|Evidence of Sexual Abuse May be Normal Variation|
Berenson periodically examined more than 60 children between the ages of 3 and 9 to determine what appears to be "normal" in female genital development. The study, "A Longitudinal Study of Hymenal Development from 3 to 9 Years of Age" focuses on the overall development of the hymen, the fold of tissue partially or completely obstructing the external vaginal opening, in 63 young girls who have no history of sexual abuse.
The paper highlights several physical features that had previously been considered indicators of abuse. One such suggestion of abuse is a decrease in the amount of hymenal tissue. Berenson and her collaborator, James J. Grady of UTMB's Office of Biostatistics, documented gradual decrease of this tissue among some study participants between the ages of 3 and 5, demonstrating that such tissue loss can be a normal phenomenon.
Another supposed indicator of sexual abuse is the development of notches and mounds in the hymen. Traditionally, physicians pointed to notches and mounds that appeared where they had previously been absent as evidence of sexual abuse. However, Berenson and Grady showed that this is not so: both notches and mounds can develop on their own after 3 years of age. The study was funded by grants from the John Sealy Memorial Endowment Fund and the National Institutes of Health (NIH), National Center for Research Resources (NCRR) General Clinical Research Center (GCRC).

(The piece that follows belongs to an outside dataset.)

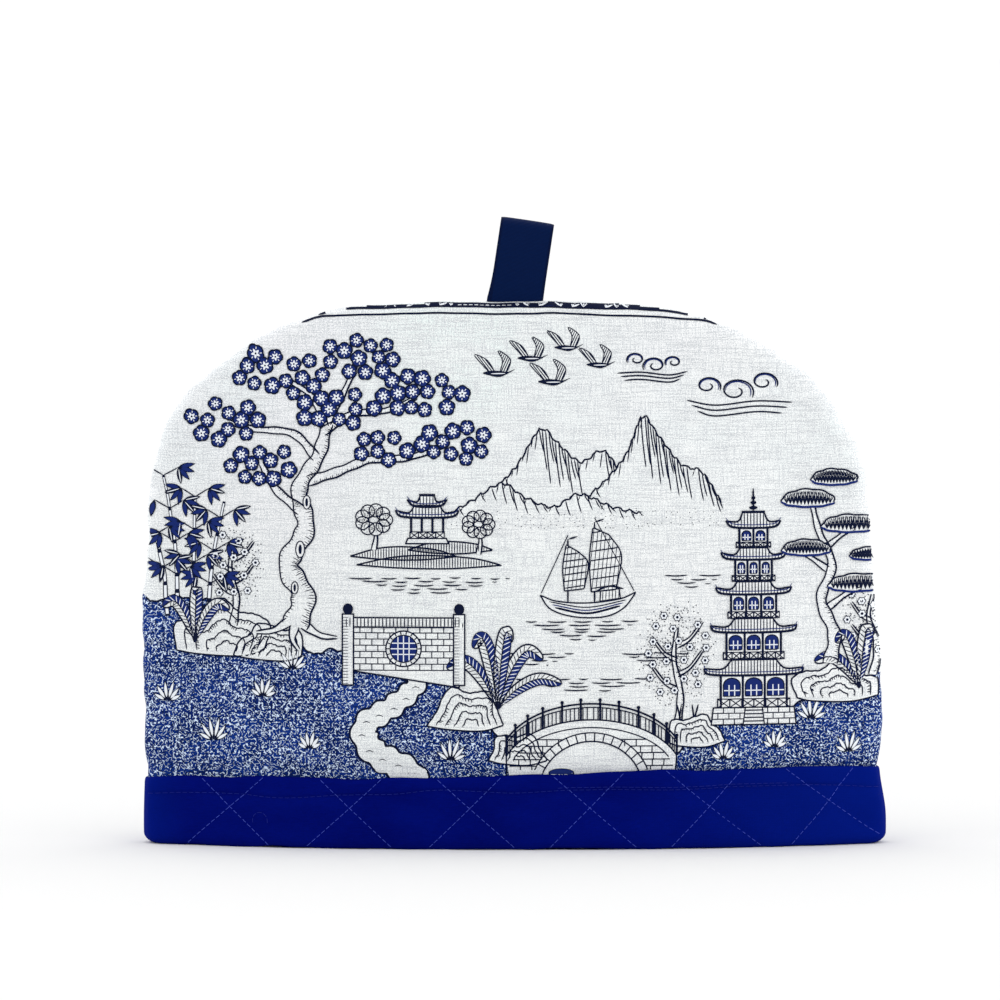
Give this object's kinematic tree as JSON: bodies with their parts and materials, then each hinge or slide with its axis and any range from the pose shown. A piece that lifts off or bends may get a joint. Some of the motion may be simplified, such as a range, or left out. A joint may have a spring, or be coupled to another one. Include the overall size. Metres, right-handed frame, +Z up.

Berenson is a national leader in documenting the development of the female genitalia. This latest paper adds to evidence provided by an earlier study conducted by Berenson with faculty from the Baylor College of Medicine. The former study, "A case-control study of anatomic changes resulting from sexual abuse," appeared in the April 2000 issue of the American Journal of Obstetrics and Gynecology. By studying the cases of nearly 200 prepubescent, sexually abused children and two hundred children of similar age who had not been abused, Berenson and collaborators demonstrated that the genital appearance of abused versus non-abused children rarely differs.
"Basically what we found after several years of research," said Berenson, "is that you can find signs that are truly unique to sexually abused children in less than 5 percent of children with a history of sexual abuse." Berenson notes, however, that because the hymen can heal, signs of abuse may be undetectable when there is extensive time between the incident or incidents and examination.